Gasification of solid biomass or fast pyrolysis bio‐oil: Comparative energy and exergy analyses using AspenPlus®

Abstract The conversion of biomass residues into syngas through gasification is attractive for energy and process industry applications. However, transportation, storage, and operational challenges limit the conventional direct solid biomass gasification process. To address these issues, the intermediate conversion of biomass to bio‐oil has emerged as a promising alternative. Bio‐oil offers improved transport and storage capabilities due to its higher mass and energy density, enabling the decoupling of solid biomass supply and syngas demand.
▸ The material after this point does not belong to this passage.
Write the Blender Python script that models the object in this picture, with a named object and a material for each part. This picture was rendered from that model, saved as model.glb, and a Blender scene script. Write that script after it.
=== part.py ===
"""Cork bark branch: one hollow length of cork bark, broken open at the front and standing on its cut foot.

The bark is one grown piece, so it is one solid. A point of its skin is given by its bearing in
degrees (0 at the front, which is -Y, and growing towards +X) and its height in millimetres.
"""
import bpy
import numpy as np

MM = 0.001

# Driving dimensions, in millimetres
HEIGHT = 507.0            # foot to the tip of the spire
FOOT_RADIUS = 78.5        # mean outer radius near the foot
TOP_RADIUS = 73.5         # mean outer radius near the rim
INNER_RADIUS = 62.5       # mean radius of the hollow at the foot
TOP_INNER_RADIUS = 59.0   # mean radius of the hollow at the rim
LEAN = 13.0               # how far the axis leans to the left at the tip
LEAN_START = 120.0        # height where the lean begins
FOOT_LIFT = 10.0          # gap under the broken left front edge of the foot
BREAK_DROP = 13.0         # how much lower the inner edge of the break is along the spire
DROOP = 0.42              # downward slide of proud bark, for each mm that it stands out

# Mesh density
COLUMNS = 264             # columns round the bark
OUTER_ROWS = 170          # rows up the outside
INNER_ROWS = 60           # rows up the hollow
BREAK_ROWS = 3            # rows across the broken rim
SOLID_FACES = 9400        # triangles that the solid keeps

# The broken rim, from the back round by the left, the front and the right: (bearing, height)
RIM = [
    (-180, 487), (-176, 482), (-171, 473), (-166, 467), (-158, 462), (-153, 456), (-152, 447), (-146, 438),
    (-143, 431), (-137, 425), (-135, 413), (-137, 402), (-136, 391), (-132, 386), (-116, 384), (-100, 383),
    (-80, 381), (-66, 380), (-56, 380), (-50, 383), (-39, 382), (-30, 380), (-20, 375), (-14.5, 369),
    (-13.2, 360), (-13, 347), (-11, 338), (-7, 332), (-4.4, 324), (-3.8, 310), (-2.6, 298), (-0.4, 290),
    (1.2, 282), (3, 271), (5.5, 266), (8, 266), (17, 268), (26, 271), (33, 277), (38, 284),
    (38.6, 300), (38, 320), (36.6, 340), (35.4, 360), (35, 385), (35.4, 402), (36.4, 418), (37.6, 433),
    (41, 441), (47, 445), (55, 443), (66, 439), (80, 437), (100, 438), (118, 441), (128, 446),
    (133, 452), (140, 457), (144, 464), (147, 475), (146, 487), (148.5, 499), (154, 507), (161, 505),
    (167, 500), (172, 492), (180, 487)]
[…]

This study compares two routes for syngas production: direct gasification of solid biomass and indirect gasification using bio‐oil from biomass pyrolysis as an intermediate with biochar and pyrolysis gas supplying thermal energy to the pyrolysis stage. Biochar combustion provides about 1.4 MJ kg−1 of dry biomass to maintain the pyrolysis temperature at 480°C. Using AspenPlus® simulations, the composition and Low Heating Value of the syngas produced by both routes are analyzed. Energy and exergy analysis at different equivalence ratios and temperatures revealed that direct gasification has higher efficiencies than indirect gasification. At 1000°C and an equivalence ratio of 0.4, the highest energy and exergy efficiencies occurred in direct gasification processes. The energy efficiency of direct and indirect gasification amounted to 62% and 53%, respectively. At the same time, the corresponding exergy efficiencies were 65% and 61%. The syngas of direct and indirect gasification processes is a starting point to produce energy, synthetic fuels, and chemicals; this study provides insights for designing and optimizing biomass gasification processes.